What are the movie writer's excuses?

Jurassic Park II

A team of trained mercenaries, obviously briefed on the fact that there are dinosaurs on the island, sit down in the forest without any security out nor choosing decent terrain. When *oh G-d how unexpected, a dinosaur on dinosaur island!* appears these trained, briefed military personnel don't take cover and return fire, no, they panic.

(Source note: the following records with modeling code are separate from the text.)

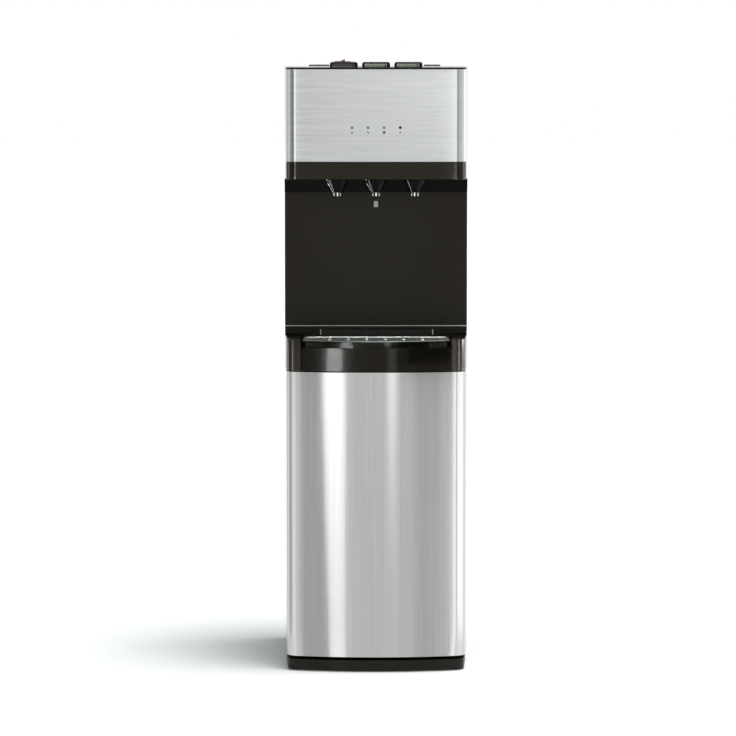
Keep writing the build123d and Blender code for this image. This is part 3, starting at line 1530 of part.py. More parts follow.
def make_switch_plate():
    """Bezel over the window in the rear panel, with a box behind each rocker."""
    half_x = switch_plate_width / 2
    half_z = switch_plate_height / 2
    face = outer_face + switch_plate_thickness
    plate = block(switch_x - half_x, switch_x + half_x, outer_face, face,
                  switch_z - half_z, switch_z + half_z)
    plate = chamfer(plate.edges().filter_by(Axis.Y), switch_plate_corner)
    room_x = rocker_width / 2 + slide_gap
    room_z = rocker_height / 2 + slide_gap
    box_back = outer_face - switch_box_depth
    for place in places:
        x = switch_x + place * switch_pitch
        plate += block(x - room_x - switch_box_wall, x + room_x + switch_box_wall, box_back,
                       outer_face + switch_plate_thickness / 2,
                       switch_z - room_z - switch_box_wall, switch_z + room_z + switch_box_wall)
        plate -= block(x - room_x, x + room_x, box_back + switch_box_floor, face + overcut,
                       switch_z - room_z, switch_z + room_z)
    return plate


def make_rocker(place):
    """Rocker with two sloping halves, at rest tipped to its off side."""
    half = rocker_height / 2
    rise = rocker_depth / 2
    outline = make_face(Polyline(
        (rise + rocker_crest, -half), (rise - rocker_dip, 0), (rise + rocker_crest, half),
        (-rise, half - rocker_draw), (-rise, rocker_draw - half), close=True))
    key = Rot(rocker_tilt, 0, 0) * extrude(Plane.YZ * outline, rocker_width / 2, both=True)
    return Pos(switch_x + place * switch_pitch, rocker_axis_y, switch_z) * key


def write(name, shape):
    """One file for one piece, or for a group of alike pieces."""
    if isinstance(shape, list):
        solids = [solid for piece in shape for solid in piece.solids()]
    else:
        solids = shape.solids()
    body = Compound(children=solids) if len(solids) > 1 else solids[0]
    body.label = name
    export_step(body, f"parts/{name}.step")


write("base", make_base())
write("foot_pads", make_foot_pads())
write("left_side_panel", make_side_panel(-1))
write("right_side_panel", make_side_panel(1))
write("rear_panel", make_rear_panel())
write("compressor_guard", make_compressor_guard())
write("panel_screws", make_panel_screws())
write("top_cover", make_top_cover())
write("head_shell", make_head_shell())
write("head_fascia", make_head_fascia())
write("power_lenses", [make_lens(x) for x in lens_xs()[:-1]])
write("heating_lens", make_lens(lens_xs()[-1]))
write("control_board", make_control_board())
write("bay_panel", make_bay_panel())
write("night_light_lens", make_night_light())
write("ledge", make_ledge())
write("drip_tray", make_drip_tray())
write("drip_grille", make_drip_grille())
write("door_skin", make_door_skin())
write("door_liner", make_door_liner())
write("door_magnet", magnet_block(0.0))
write("hinge_pins", make_hinge_pins())
write("filter_bay_panel", make_filter_bay_panel())
write("filter_manifold", make_filter_manifold())
write("sediment_filter", make_filter(-filter_x))
write("carbon_filter", make_filter(filter_x))
write("shelves", make_shelves())
write("cold_tank", make_cold_tank())
write("cold_tank_foam", make_foam())
write("hot_tank", make_hot_tank())
write("hot_tank_jacket", make_jacket())
write("compressor", make_compressor())
write("compressor_plate", make_compressor_plate())
write("compressor_grommets", make_grommets())
write("relay_cover", make_relay_cover())
write("filter_drier", make_drier())
write("refrigerant_pipes", make_refrigerant_pipes())
write("condenser_tube", make_condenser_tube())
write("condenser_wires", make_condenser_wires())
write("condenser_brackets", make_condenser_brackets())
write("inlet_fitting", make_inlet_fitting())
write("solenoid_valve", make_solenoid())
write("water_hoses", make_water_hoses())
write("drain_ports", make_drain_ports())
write("hot_drain_cap", make_drain_cap(hot_tank_x))
write("cold_drain_cap", make_drain_cap(cold_drain_x))
write("cord_gland", make_cord_gland())
write("switch_plate", make_switch_plate())
write("child_lock_slider", make_child_lock())
write("taps", [make_tap(place) for place in places])
write("tap_spouts", [make_spout(place) for place in places])
for place, name in zip(places, ("hot", "cold", "room")):
    write(f"{name}_button", make_button(place))
    write(f"{name}_push_rod", make_push_rod(place))
for place, name in zip(places, ("night_light", "hot", "cold")):
    write(f"{name}_rocker", make_rocker(place))
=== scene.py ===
import math

import bmesh
import bpy
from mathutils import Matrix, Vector


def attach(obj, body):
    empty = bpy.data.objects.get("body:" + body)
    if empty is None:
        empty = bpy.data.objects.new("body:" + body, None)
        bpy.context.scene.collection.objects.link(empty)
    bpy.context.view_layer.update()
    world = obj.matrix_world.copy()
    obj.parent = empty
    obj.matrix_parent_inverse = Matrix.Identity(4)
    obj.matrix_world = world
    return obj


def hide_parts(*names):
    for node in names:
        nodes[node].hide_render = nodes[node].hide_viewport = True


# Bottleless water cooler. Settings are in millimetres, the scene itself is in metres.
# X runs to the right, the front faces -Y and the floor is at Z = 0.

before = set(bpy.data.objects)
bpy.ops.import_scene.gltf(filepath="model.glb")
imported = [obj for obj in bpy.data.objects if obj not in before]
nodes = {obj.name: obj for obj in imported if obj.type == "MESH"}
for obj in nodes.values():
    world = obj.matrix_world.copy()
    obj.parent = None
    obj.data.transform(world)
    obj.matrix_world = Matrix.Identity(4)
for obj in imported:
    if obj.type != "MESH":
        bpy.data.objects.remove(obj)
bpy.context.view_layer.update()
print("frame loaded:", len(nodes), "nodes")

cabinet = {
    "halfWidth": 158.0,
    "frontY": -80.0,
    "backY": 168.0,
    "reach": 92.0,        # from the cabinet's front plane to the head's face
    "sideTaper": 4.7,
    "headCorner": 17.0,
    "noseCorner": 22.0,
    "noseBow": 21.0,      # how far the middle of the door stands ahead of its corners
    "rearCorner": 2.5,
}
noseHalf = cabinet["halfWidth"] - cabinet["sideTaper"]
noseTip = cabinet["frontY"] - cabinet["reach"] - cabinet["noseBow"]
bowRadius = (noseHalf * noseHalf + cabinet["noseBow"] * cabinet["noseBow"]) / (2 * cabinet["noseBow"])
bowCentreY = noseTip + bowRadius


# outlines, drawn from the right rear round the front to the left rear

def arcPoints(centreX, centreY, radius, startDegrees, endDegrees, steps):
    points = []
    for step in range(steps + 1):
        angle = math.radians(startDegrees + (endDegrees - startDegrees) * step / steps)
        points.append((centreX + radius * math.cos(angle), centreY + radius * math.sin(angle)))
    return points


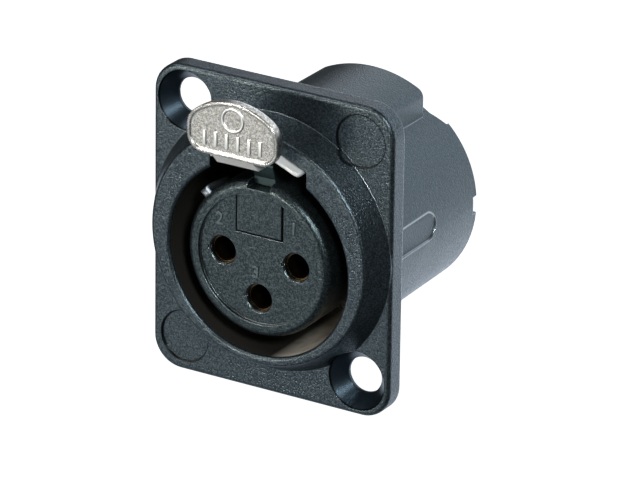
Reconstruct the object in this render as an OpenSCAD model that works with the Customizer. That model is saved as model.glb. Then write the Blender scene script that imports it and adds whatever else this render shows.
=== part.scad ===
// Panel socket for a round three-pole audio connector, female, with a push-to-release latch.
// X runs to the right and Z up as the panel is faced, and Y runs back through the panel.
// The origin is the centre of the flange's rear face, which lies on the panel.

/* [Flange] */
// Width of the flange
flange_w = 26; // [26:0.5:30]
// Height of the flange
flange_h = 31; // [31:0.5:36]
// Thickness of the flange
flange_t = 2; // [1.8:0.1:3]
// Radius of the flange's corners
corner_r = 3; // [2:0.25:4]
// Rounding of the flange's front edges
edge_r = 0.4; // [0.2:0.05:0.7]
// Distance across between the fixing holes
hole_dx = 19; // [18.5:0.25:20]
// Distance up between the fixing holes
hole_dz = 24; // [23.5:0.25:25]
// Diameter of a fixing hole
hole_d = 3.6; // [3:0.1:3.8]
// Diameter of a countersink at the front
sink_d = 6; // [5:0.25:6.5]
// Diameter of the plain discs sunk in the other two corners
disc_d = 5.2; // [4:0.2:5.4]
// Depth of the plain discs
disc_depth = 0.22; // [0.1:0.02:0.4]

/* [Ring and mouth] */
// How far the ring stands in front of the flange
ring_out = 2.5; // [2:0.1:3.5]
// Wall of the ring under the mouth, at the front
ring_wall = 0.95; // [0.8:0.05:1.2]
// How much wider the ring is at its foot than at its front
ring_flare = 1.2; // [0.6:0.1:1.2]
// Rounding of the ring's outer edge
ring_edge_r = 0.4; // [0.2:0.05:0.5]
// Bore that takes the plug's shell
mouth_d = 19.4; // [19.2:0.1:19.8]
// Depth of the bore from the ring's front
mouth_depth = 14.3; // [13.5:0.1:15]
// Rounding of the mouth's lip
lip_r = 0.35; // [0.2:0.05:0.5]
// Height of the flange's centre above the connector's axis
axis_drop = 1.1; // [1:0.05:1.3]

/* [Barrel] */
// Wall of the barrel at the flange
barrel_wall = 1; // [0.9:0.05:1.2]
// Length of the barrel behind the panel
barrel_len = 18.7; // [18:0.1:20]
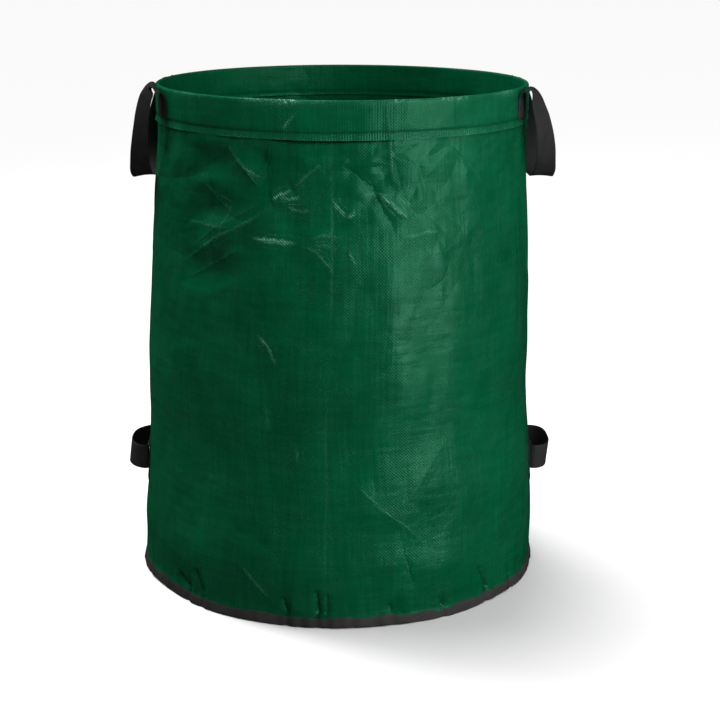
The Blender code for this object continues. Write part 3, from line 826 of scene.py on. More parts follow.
panelFabric = makeFabric("panelFabric")
hemFabric = makeFabric("hemFabric", lift=1.05, ribs=0.0041, evenRub=0.12, twill=0.12, handled=0.35)
strapWebbing = makeWebbingMaterial()
bindingTape = makeTapeMaterial()
greenThread = makeThreadMaterial("greenThread", (0.004, 0.045, 0.020, 1))
blackThread = makeThreadMaterial("blackThread", (0.045, 0.045, 0.047, 1))
hoopPlastic = makeHoopMaterial()
rivetMetal = makeRivetMaterial()
print("materials made")


# Wall panels: each half of the bag as a flat cut, the front half refined where it creases, then stood up
panels = {
    "cell": 0.0062,
    "thickness": 0.0005,
    "low": 0.0012,
    "high": 0.7985,
    "frontHalf": math.radians(90 + 5.2),
    "backHalf": math.radians(90),
    "inHem": 0.0008,                      # the wall steps in where the hem covers it, from this height
    "stepFrom": 0.7400,
    "stitchDraw": (0.0014, 0.0035),       # how far the hem's stitches draw it in, over what height
    "underLap": 0.0009,                   # the back panel steps in under the front one
    "lap": (0.034, 0.045),                # and does so over this stretch from its side edges
    "slack": {"middle": -0.055, "half": 0.27, "depth": 0.0016, "height": 0.7435, "spread": 0.0050},
    # painted shade: how far it reaches under the hem's edge, how dark it is at taut and slack places, and in
    # the pinches
    "shadeBands": {"reach": 0.0021, "thin": 0.30, "thick": 1.20, "pinch": 0.32, "pinchHeight": 0.014},
    "creaseZones": (0.012, 0.0045),       # faces are halved near creases and folds, again near creases
    "edgeZone": (-0.016, 0.090, 0.002),   # and under the hem's edge: middle, half width, how far below
}


def refineCreases(piece, reach, creases):
    # smaller faces round the creases, while the cloth is still flat
    pickOnly(piece)
    middles = np.empty(len(piece.data.polygons) * 3)
    piece.data.polygons.foreach_get("center", middles)
    along, height = middles.reshape(-1, 3)[:, 0], middles.reshape(-1, 3)[:, 1]
    middle, half, below = panels["edgeZone"]
    near = np.hypot(np.maximum(np.abs(along - middle) - half, 0), height - bagSkin["hemEdge"] + below)
    for crease in creases:
        near = np.minimum(near, creaseReach(along / bagSkin["meanRadius"], height, crease)[0])
    bpy.ops.object.mode_set(mode="EDIT")
    bpy.ops.mesh.select_mode(type="FACE")
    bpy.ops.mesh.select_all(action="DESELECT")
    bpy.ops.object.mode_set(mode="OBJECT")
    piece.data.polygons.foreach_set("select", near < reach)
    bpy.ops.object.mode_set(mode="EDIT")
    bpy.ops.mesh.subdivide(number_cuts=1)
    bpy.ops.mesh.select_mode(type="VERT")
    bpy.ops.object.mode_set(mode="OBJECT")


def panelPaintedShade(angle, height, slackness):
    # painted shade: darker under the hem's edge, most where the wall hangs slack at the front, and in the
    # pinches of the foot
    shadeBands = panels["shadeBands"]
    under = np.maximum(bagSkin["hemEdge"] - 0.0012 - height, 0)
    paintedShade = np.where(height < bagSkin["hemEdge"] + 0.001, np.exp(-(under / shadeBands["reach"]) ** 2), 0)
    paintedShade = paintedShade * (shadeBands["thin"] + (shadeBands["thick"] - shadeBands["thin"]) * slackness)
    rising = np.exp(-np.maximum(height - shadeBands["pinchHeight"], 0) / shadeBands["pinchHeight"])
    for turn, depth in footPinches:
        pinch = np.exp(-(apart(np.degrees(angle), turn) / 0.7) ** 2)
        paintedShade = np.maximum(paintedShade, shadeBands["pinch"] * depth * pinch * rising)
    return np.clip(paintedShade, 0, 1)


def makePanel(name, halfTurn, middle, replaced):
    reach = halfTurn * bagSkin["meanRadius"]
    tall = panels["high"] - panels["low"]
    piece = addGrid(name, int(2 * reach / panels["cell"]), int(tall / panels["cell"]),
                    (-reach, panels["low"]), (reach, panels["high"]))
    if middle == 0:
        wide, close = panels["creaseZones"]
        folds = [{"path": facet["edge"] + facet["edge"][:1]} for facet in wallFacets]
        refineCreases(piece, wide, placedCreases + folds)
        refineCreases(piece, close, placedCreases)
    flat = readCorners(piece)
    height = flat[:, 1]
    writeUV(piece, flat[:, 0] + middle * bagSkin["meanRadius"], height)
    angle = flat[:, 0] / bagSkin["meanRadius"] + middle
    drawn, drawnHeight = panels["stitchDraw"]
    off = np.where(height > bagSkin["hoopBottom"], -panels["inHem"], 0.0)
    off = off - drawn * np.exp(-((height - bagSkin["groove"]) / drawnHeight) ** 2)
    off = off - panels["inHem"] * fade(height, panels["stepFrom"], bagSkin["hemEdge"])
    if middle:
        inner, outer = panels["lap"]
        off = off - panels["underLap"] * fade(np.abs(flat[:, 0]), reach - outer, reach - inner)
    # at the front the wall hangs slack under the hem and leaves a gap that lies in shade
    slack = panels["slack"]
    slackness = np.exp(-((angle - slack["middle"]) / slack["half"]) ** 6)
    off = off - slack["depth"] * slackness * np.exp(-((height - slack["height"]) / slack["spread"]) ** 2)
    writeCreaseMasks(piece, angle, height, 0.0, panelPaintedShade(angle, height, slackness))
    writeCorners(piece, skinPlace(angle, height, off))
    applyModifier(piece, "SOLIDIFY", thickness=panels["thickness"], offset=-1, use_even_offset=True)
    smoothFaces(piece, 60)
    dress(piece, panelFabric)
    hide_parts(replaced)
    return piece


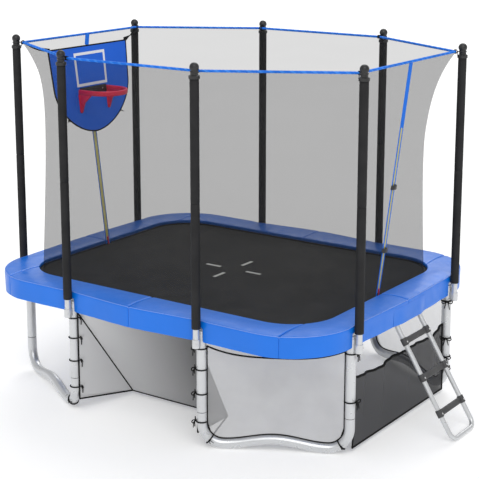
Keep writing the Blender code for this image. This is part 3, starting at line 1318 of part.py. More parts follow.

A supposedly professional hunter not only walks away from his weapon, he fails to check it on returning to it.

Stargate

A trained Air Force special forces team, knowing they are going to another dimension but unsure what's there, choose about the least powerful shoulder weapon available. They then again fail to use rudimentary tactics or security in that dimension, even going so far as to split up when attacked.

Blair Witch Project

Kids, conceivably one who might have read a book at some point, are trying to walk out of the woods in Jersey. They lose the map and in the process of walking out ford a steam multiple times. Why not just turn and follow the stream out? It may be a long hike, but in Jersey you will hit a road and you can't get any more lost. Plus they don't arm themselves once things get dicey and don't even think to pick up a rock or stick for defense prior to going into the house (though why go into the house at all? and why keep the dang camera up removing your ability to be aware of your surroundings?)

These are bush league errors which none of the characters in the first two examples, had they acted like what they were supposed to be, would have made. In the last, following a stream out is basic knowledge, arming yourself in a threatening situation is almost instinctual, going into a house is just dumb.